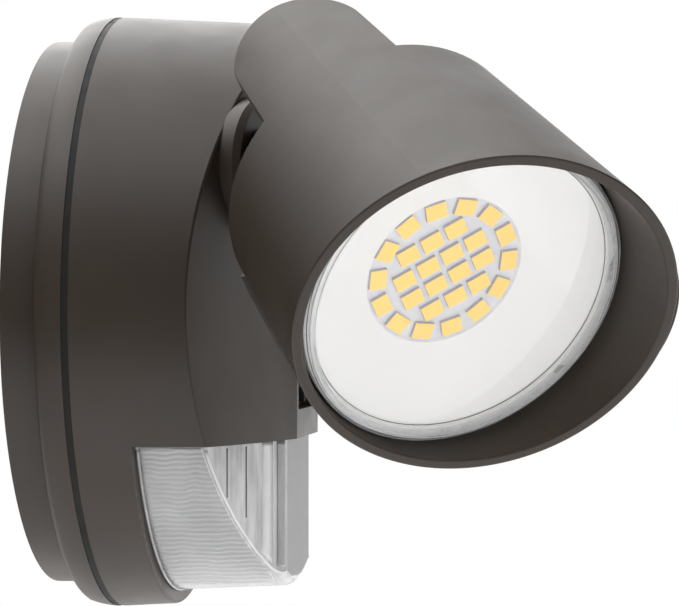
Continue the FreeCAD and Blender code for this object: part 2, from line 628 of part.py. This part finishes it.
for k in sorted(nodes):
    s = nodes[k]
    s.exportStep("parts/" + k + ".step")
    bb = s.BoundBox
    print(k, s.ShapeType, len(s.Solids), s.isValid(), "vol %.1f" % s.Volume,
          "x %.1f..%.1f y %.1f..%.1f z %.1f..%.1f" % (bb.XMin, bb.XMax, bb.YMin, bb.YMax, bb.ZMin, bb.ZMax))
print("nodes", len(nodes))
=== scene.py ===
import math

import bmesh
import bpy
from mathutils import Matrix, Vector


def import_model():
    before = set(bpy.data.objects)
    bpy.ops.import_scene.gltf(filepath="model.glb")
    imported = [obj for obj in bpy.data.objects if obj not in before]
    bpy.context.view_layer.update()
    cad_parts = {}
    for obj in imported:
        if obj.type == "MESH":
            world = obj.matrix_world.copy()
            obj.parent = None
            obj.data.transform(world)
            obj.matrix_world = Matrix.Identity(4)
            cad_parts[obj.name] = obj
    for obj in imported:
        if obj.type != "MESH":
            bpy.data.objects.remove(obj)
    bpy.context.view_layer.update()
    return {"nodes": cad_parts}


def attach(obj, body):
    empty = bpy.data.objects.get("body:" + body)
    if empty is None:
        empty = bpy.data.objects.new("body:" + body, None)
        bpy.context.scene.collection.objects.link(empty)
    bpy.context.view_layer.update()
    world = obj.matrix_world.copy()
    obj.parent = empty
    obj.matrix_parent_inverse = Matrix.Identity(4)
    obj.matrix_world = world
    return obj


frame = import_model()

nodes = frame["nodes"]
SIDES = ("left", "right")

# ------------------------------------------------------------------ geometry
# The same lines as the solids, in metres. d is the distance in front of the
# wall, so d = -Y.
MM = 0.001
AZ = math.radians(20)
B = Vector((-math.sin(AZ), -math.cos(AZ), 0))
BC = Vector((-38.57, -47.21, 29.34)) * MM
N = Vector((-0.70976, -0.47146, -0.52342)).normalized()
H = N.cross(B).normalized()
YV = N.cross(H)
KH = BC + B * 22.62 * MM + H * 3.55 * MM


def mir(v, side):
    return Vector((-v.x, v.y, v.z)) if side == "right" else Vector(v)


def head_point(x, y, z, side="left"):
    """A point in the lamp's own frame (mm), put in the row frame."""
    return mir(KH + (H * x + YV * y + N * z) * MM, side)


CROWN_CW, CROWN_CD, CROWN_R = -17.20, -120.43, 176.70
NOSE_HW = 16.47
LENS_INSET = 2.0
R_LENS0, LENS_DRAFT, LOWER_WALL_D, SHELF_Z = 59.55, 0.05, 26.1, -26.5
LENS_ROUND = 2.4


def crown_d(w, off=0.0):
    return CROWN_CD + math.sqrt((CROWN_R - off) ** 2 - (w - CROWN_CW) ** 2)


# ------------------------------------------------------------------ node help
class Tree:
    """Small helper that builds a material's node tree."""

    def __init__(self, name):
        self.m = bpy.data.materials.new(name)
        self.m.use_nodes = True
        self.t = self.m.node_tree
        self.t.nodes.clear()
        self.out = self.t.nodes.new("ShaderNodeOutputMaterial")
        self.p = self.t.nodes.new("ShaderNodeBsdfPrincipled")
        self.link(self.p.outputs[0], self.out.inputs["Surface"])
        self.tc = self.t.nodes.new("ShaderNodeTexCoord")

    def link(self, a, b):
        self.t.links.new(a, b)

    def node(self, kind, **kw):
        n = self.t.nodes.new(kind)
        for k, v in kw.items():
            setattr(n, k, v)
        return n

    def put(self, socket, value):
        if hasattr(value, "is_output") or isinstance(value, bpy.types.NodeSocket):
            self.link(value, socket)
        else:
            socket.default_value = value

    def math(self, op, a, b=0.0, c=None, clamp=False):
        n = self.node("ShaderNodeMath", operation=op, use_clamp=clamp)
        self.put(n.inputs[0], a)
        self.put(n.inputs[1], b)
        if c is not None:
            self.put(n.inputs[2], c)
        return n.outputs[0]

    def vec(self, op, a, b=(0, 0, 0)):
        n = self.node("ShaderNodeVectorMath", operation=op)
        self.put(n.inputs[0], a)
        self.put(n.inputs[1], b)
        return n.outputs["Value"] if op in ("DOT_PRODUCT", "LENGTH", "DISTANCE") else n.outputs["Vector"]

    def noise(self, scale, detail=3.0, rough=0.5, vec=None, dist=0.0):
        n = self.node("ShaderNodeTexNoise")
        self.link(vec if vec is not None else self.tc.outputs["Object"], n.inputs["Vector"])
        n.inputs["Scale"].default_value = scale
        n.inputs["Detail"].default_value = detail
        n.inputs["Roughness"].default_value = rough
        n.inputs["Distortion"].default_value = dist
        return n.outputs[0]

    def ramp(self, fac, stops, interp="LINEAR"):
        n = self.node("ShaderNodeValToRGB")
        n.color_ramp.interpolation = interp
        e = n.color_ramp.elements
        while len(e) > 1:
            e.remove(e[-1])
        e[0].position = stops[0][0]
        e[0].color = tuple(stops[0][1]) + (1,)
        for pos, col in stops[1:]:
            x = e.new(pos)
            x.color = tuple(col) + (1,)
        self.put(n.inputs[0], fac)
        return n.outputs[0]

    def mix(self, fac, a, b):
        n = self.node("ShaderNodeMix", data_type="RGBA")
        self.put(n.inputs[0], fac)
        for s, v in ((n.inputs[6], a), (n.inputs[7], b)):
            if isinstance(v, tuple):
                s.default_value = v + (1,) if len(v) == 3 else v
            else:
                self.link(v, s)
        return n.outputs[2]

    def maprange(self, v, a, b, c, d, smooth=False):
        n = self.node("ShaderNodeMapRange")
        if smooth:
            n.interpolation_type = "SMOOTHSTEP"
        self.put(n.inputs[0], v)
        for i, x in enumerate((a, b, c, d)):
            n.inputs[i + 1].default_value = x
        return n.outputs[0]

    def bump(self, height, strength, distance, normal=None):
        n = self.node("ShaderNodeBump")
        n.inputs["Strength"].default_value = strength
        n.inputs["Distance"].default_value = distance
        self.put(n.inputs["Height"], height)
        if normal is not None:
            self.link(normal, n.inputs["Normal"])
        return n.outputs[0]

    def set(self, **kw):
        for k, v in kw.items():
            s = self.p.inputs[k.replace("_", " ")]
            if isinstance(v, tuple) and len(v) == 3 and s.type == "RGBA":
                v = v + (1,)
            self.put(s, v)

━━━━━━

◆ Your goal:
Extract exactly and only these lines: the line containing "bb = s.BoundBox", the line containing "obj.data.transform(world)", and every line between them.

◆ Complete answer:
    bb = s.BoundBox
    print(k, s.ShapeType, len(s.Solids), s.isValid(), "vol %.1f" % s.Volume,
          "x %.1f..%.1f y %.1f..%.1f z %.1f..%.1f" % (bb.XMin, bb.XMax, bb.YMin, bb.YMax, bb.ZMin, bb.ZMax))
print("nodes", len(nodes))
=== scene.py ===
import math

import bmesh
import bpy
from mathutils import Matrix, Vector


def import_model():
    before = set(bpy.data.objects)
    bpy.ops.import_scene.gltf(filepath="model.glb")
    imported = [obj for obj in bpy.data.objects if obj not in before]
    bpy.context.view_layer.update()
    cad_parts = {}
    for obj in imported:
        if obj.type == "MESH":
            world = obj.matrix_world.copy()
            obj.parent = None
            obj.data.transform(world)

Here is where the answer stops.